Well this is the question, isn't it? Especially when you think of the scenes like the introduction of random "commoners" and "men without occupation" in front of Buckingham Palace. They are brought to our attention by the journey of one of Woolf's fluid setting mechanisms: the journey of the imposing black car.
Woolf is writing in stream of consciousness that gives her access to her characters' thoughts, motives and feelings. Stream of consciousness flows in and out of thoughts in seemingly random shifts (it is important to note the randomness is only seeming because each shift and stream has been carefully orchestrated by Woolf to precisely achieve some deliberate end and some deliberate perception and to deliberately fulfill some function in narrative construction). We might think of the use of the many characters as analogous to (an analogy to) stream of consciousness: Woolf sets up a stream of characters that flows in and out of the feelings, thoughts and motives of collective society.
Perhaps the importance lies in her attempt to see all humanity as joined as one in one Jungian universal, archetypal consciousness: whatever happens here to Septimus happens there to the "poor people all of them" in front of Buckingham Palace with flag waving and happens to the Queen who is at home. This universal shared experience, Woolf may be suggesting, is proven by the path of the "aeroplane" and journey of the ominous black car of the Royal household. The presence of the objects unites all the people nearby, all "Passers-by."
The journeys of these objects (e.g., car, aeroplane) continue to unite more and more, drawing person after person into the comet's tail of one shared experience. This unifying drawing-in is a metaphor for the drawn-in unified bound-in experience of universal consciousness. Woolf seems to be saying something like:
- "Have you doubts that we are all part of one conscious mind, that we all share one common experience? You have but to look up; you have but to look out the window (of your soul, of your heart, of your mind, of your Self) to see that all is shared, all is one. If a Royal car backfires, we all experience it. If Septimus wishes to die, we all experience it--even--even if we cannot sort out the details, even if we cannot recognize the personages, even if we don't know the facts behind the required action, we experience all together. None know who was in the car behind the "square of dove grey"; none know who Septimus is nor that he wishes his death nor why he wishes it (Whose language is it he does not yet know?), but all is experienced by all. All are united under the same events in the same sky, under the same mind in the universal consciousness."

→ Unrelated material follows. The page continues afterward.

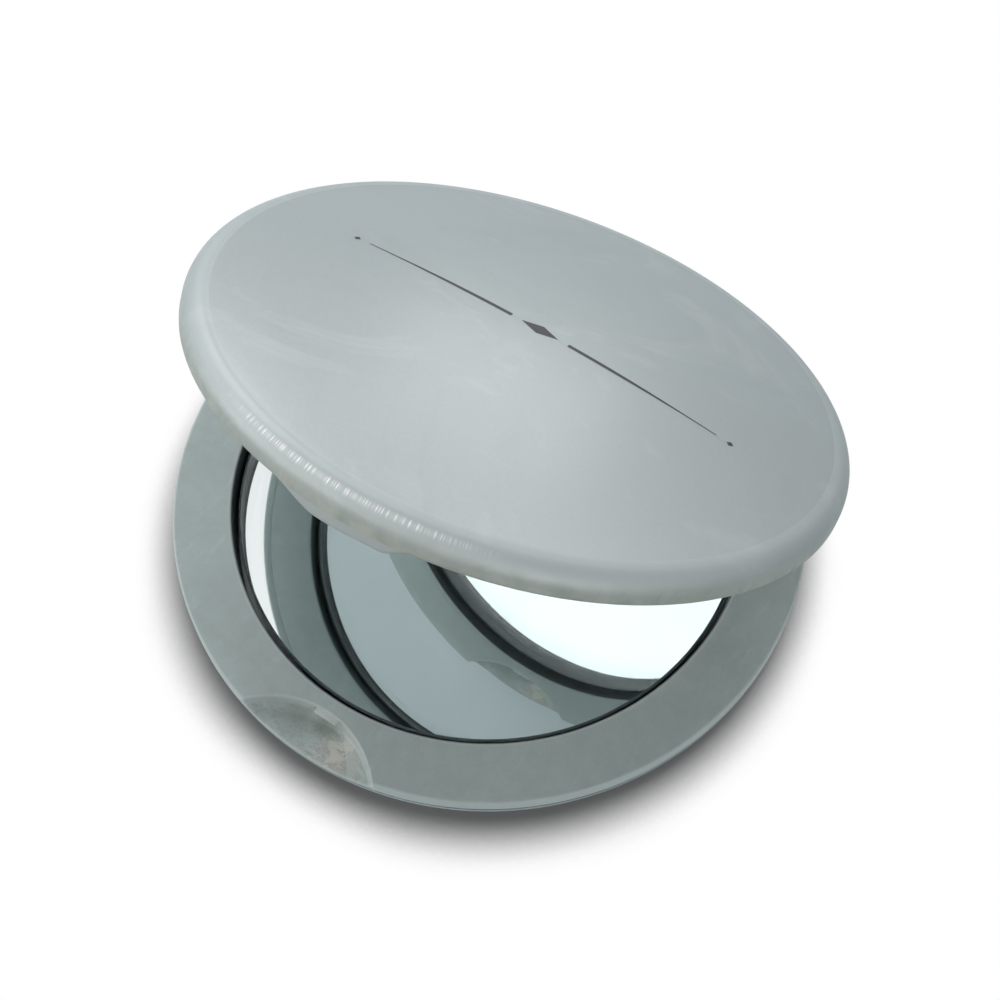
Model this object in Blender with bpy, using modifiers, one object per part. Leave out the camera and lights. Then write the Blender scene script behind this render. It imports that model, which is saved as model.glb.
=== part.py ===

An important point to keep in mind is that one of Woolf's professed purposes is to create a woman's style that expresses women's way of thinking and perceiving. She professedly aims to separate herself from the literary and thought style of generations of male writers--traced all the way back to Greek and Roman predecessors--who, in her view, have imposed a mode of thought and writing that is said to be universal but, she asserts, is in fact only universal to the male mind.
In more practical terms of importance (Would Woolf separate "practical" from "seeming" and from "actual?" Perhaps not.) ... in more practical terms, the many characters often perform functions that advance the theme or character development. For instance, Scrope Purvis advances Clarissa's character development by letting us know her appearance, how others perceive her ("a touch of the bird about her") and how her recent illness has effected her ("grown very white"). In another instance, the random poor people in front of the Palace, who direct our attention to the aeroplane, rather directly bring up the thematic concern of class suffering: "Little Mr. Bowley ... tut-tut — actually had tears in his eyes." While there are far too many instances to analyze in eNotes, these two directions (psychological and literary function) will help you in your own analysis of other minor characters in Mrs. Dalloway.